WHAT THE EXERCISE ASKS: Count every line where "with" occurs. Give the total alone.

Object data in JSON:

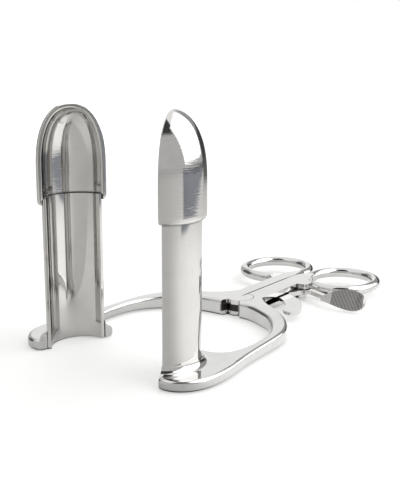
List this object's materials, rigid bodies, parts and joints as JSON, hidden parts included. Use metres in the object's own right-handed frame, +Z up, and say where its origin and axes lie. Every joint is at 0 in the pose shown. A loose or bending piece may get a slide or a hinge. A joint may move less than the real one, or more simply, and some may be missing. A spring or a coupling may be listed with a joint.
{
  "type": "bivalve speculum",
  "caption": "Hinged bivalve speculum with upright half-round blades, finger rings, a curved ratchet bar and a thumb lever that holds the blades apart.",
  "frame": {"origin": "on the pivot axis, at the flat underside of the lap joint", "axes": "+Z up along the pivot axis and the blades, +Y towards the finger rings, -Y towards the blades, +X towards the half that carries the release lever"},
  "size_m": [0.0812, 0.1586, 0.0874],
  "materials": {
    "satin_steel": "satin ground",
    "polished_steel": "mirror polished",
    "spring_steel": "rolled spring strip"
  },
  "bodies": {
    "left_half": {"left_frame": "satin_steel", "left_blade_shank": "polished_steel", "left_blade_tip": "polished_steel", "left_braze_fillet": "polished_steel", "pivot_pin": "satin_steel", "ratchet_bar": "satin_steel", "ratchet_rivets": "satin_steel"},
    "right_half": {"right_frame": "satin_steel", "right_blade_shank": "polished_steel", "right_blade_tip": "polished_steel", "right_braze_fillet": "polished_steel", "pawl_pin": "satin_steel", "pawl_spring": "spring_steel", "spring_pin": "satin_steel"},
    "release_lever": {"pawl_lever": "polished_steel"}
  },
  "joints": [
    {"name": "blade_hinge", "type": "hinge", "parent": "left_half", "child": "right_half", "pos_m": [0, 0, 0.0033], "axis": [0, 0, 1], "range_deg": [-35, 0]},
    {"name": "lever_hinge", "type": "hinge", "parent": "right_half", "child": "release_lever", "pos_m": [0.0093, 0.0343, 0.0033], "axis": [0, 0, 1], "range_deg": [0, 10], "stiffness_Nm_per_rad": 0.12, "springref_deg": -5.73, "deforming": ["pawl_spring"]}
  ]
}
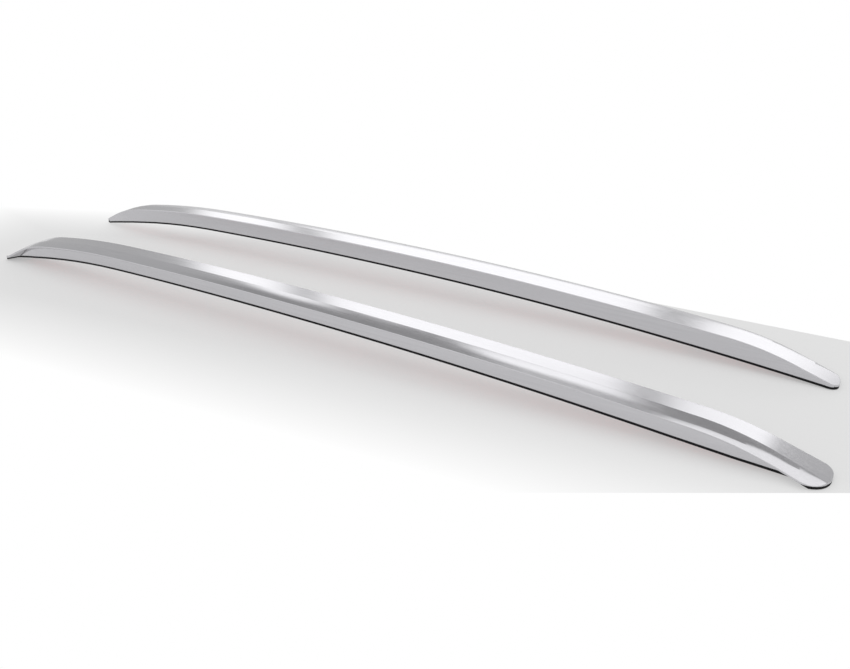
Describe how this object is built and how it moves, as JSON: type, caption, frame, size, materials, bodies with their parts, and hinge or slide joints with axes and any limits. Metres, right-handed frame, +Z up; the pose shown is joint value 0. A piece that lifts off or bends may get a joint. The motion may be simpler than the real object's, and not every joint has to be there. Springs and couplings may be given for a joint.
{
  "type": "pair of roof rails",
  "caption": "Pair of flush aluminium roof side rails for a family car, each bent to the roof with tapered tips, a black base gasket and threaded steel mount plates inside.",
  "frame": {"origin": "centre of the pair's footprint, on the surface that the rail tips rest on", "axes": "+X towards the rear tips, +Y from the left rail towards the right rail, +Z up"},
  "size_m": [1.7067, 0.3332, 0.0843],
  "materials": {
    "satin_aluminium": "satin, brushed lengthwise",
    "seal_rubber": "matt",
    "carrier_plastic": "moulded, fine grain",
    "plate_steel": "zinc plated",
    "screw_steel": "zinc plated",
    "seal_foam": "closed-cell foam",
    "tape_foam": "acrylic foam tape",
    "liner_film": "thin film"
  },
  "bodies": {
    "root": {"left_rail": "satin_aluminium", "left_gasket": "seal_rubber", "left_front_carrier": "carrier_plastic", "left_centre_carrier": "carrier_plastic", "left_rear_carrier": "carrier_plastic", "left_front_mount_plate": "plate_steel", "left_front_middle_mount_plate": "plate_steel", "left_rear_middle_mount_plate": "plate_steel", "left_rear_mount_plate": "plate_steel", "left_carrier_screws": "screw_steel", "left_bolt_seals": "seal_foam", "left_front_tape": "tape_foam", "left_centre_tape": "tape_foam", "left_rear_tape": "tape_foam", "left_front_tape_liner": "liner_film", "left_centre_tape_liner": "liner_film", "left_rear_tape_liner": "liner_film", "right_rail": "satin_aluminium", "right_gasket": "seal_rubber", "right_front_carrier": "carrier_plastic", "right_centre_carrier": "carrier_plastic", "right_rear_carrier": "carrier_plastic", "right_front_mount_plate": "plate_steel", "right_front_middle_mount_plate": "plate_steel", "right_rear_middle_mount_plate": "plate_steel", "right_rear_mount_plate": "plate_steel", "right_carrier_screws": "screw_steel", "right_bolt_seals": "seal_foam", "right_front_tape": "tape_foam", "right_centre_tape": "tape_foam", "right_rear_tape": "tape_foam", "right_front_tape_liner": "liner_film", "right_centre_tape_liner": "liner_film", "right_rear_tape_liner": "liner_film"}
  },
  "joints": []
}
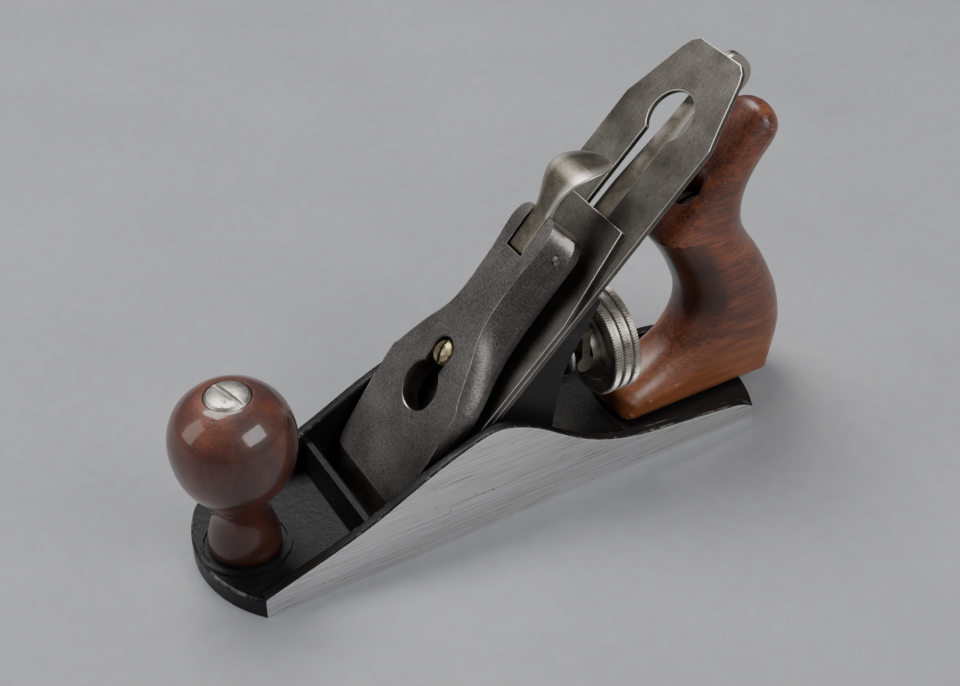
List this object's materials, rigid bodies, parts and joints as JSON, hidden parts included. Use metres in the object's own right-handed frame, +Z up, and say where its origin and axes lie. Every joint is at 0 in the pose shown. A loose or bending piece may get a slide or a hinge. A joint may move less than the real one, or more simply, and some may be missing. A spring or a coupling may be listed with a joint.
{
  "type": "hand plane",
  "caption": "Iron smooth plane with wooden knob and tote, 45 degree frog, screw-adjusted cutter, keyhole lever cap and cam lever.",
  "frame": {"origin": "on the sole, on the centre line, close to the middle of the length", "axes": "+X from toe to heel, +Y to the right hand side, +Z up from the sole"},
  "size_m": [0.2347, 0.054, 0.1361],
  "materials": {
    "body_iron": "black japanned inside, ground bright on the sole and sides",
    "frog_iron": "black japanned",
    "knob_wood": "varnished dark red-brown hardwood",
    "tote_wood": "varnished red-brown hardwood, worn",
    "nickel": "worn nickel plate",
    "screw_steel": "plain steel, aged",
    "blade_steel": "brown-grey aged tool steel",
    "cap_steel": "dark pitted iron with worn bright edges",
    "lever_steel": "pressed steel, aged",
    "brass": "brass with dark patina"
  },
  "bodies": {
    "plane_body": {"body_casting": "body_iron", "front_knob": "knob_wood", "knob_stud": "screw_steel", "knob_nut": "nickel", "tote": "tote_wood", "tote_stud": "screw_steel", "tote_nut": "nickel", "frog_screws": "screw_steel", "frog_washers": "screw_steel"},
    "frog": {"frog": "frog_iron", "adjuster_stud": "screw_steel", "yoke_pin": "screw_steel", "lateral_rivet": "screw_steel", "lever_cap_screw": "brass"},
    "hub": {"adjuster_hub": "nickel"},
    "wheel": {"adjuster_wheel": "nickel"},
    "yoke": {"yoke": "lever_steel"},
    "lateral": {"lateral_lever": "lever_steel", "lateral_disc": "screw_steel"},
    "cutter": {"cutter_iron": "blade_steel", "cap_iron": "blade_steel", "cap_iron_screw": "screw_steel"},
    "lever_cap": {"lever_cap": "cap_steel", "cam_pin": "screw_steel", "cap_spring": "lever_steel", "spring_rivet": "screw_steel"},
    "cam": {"cam_lever": "lever_steel"}
  },
  "joints": [
    {"name": "frog_slide", "type": "slide", "parent": "plane_body", "child": "frog", "axis": [1, 0, 0], "range_m": [-0.001, 0.002]},
    {"name": "hub_travel", "type": "slide", "parent": "frog", "child": "hub", "axis": [1, 0, 0], "range_m": [-0.00275, 0.00275]},
    {"name": "wheel_spin", "type": "hinge", "parent": "hub", "child": "wheel", "pos_m": [0.0295, 0, 0.0375], "axis": [-1, 0, 0], "range_deg": [-1085, 1085]},
    {"name": "yoke_pivot", "type": "hinge", "parent": "frog", "child": "yoke", "pos_m": [0.01706, 0, 0.05699], "axis": [0, 1, 0], "range_deg": [-8.1, 8.1]},
    {"name": "cutter_slide", "type": "slide", "parent": "frog", "child": "cutter", "axis": [0.7071, 0, 0.7071], "range_m": [-0.00215, 0.00215]},
    {"name": "lateral_swing", "type": "hinge", "parent": "frog", "child": "lateral", "pos_m": [0.01607, 0, 0.0693], "axis": [-0.7071, 0, 0.7071], "range_deg": [-8, 8]},
    {"name": "cap_slide", "type": "slide", "parent": "frog", "child": "lever_cap", "axis": [0.7071, 0, 0.7071], "range_m": [0, 0.0135]},
    {"name": "cam_turn", "type": "hinge", "parent": "lever_cap", "child": "cam", "pos_m": [0.00829, 0, 0.08697], "axis": [0, -1, 0], "range_deg": [0, 88]}
  ],
  "couplings": [
    {"joint": "hub_travel", "follows": "cutter_slide", "ratio": -1.2576},
    {"joint": "yoke_pivot", "follows": "cutter_slide", "rad_per_m": 64.516},
    {"joint": "wheel_spin", "follows": "cutter_slide", "rad_per_m": -8779.8}
  ]
}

WRITTEN REPLY: 8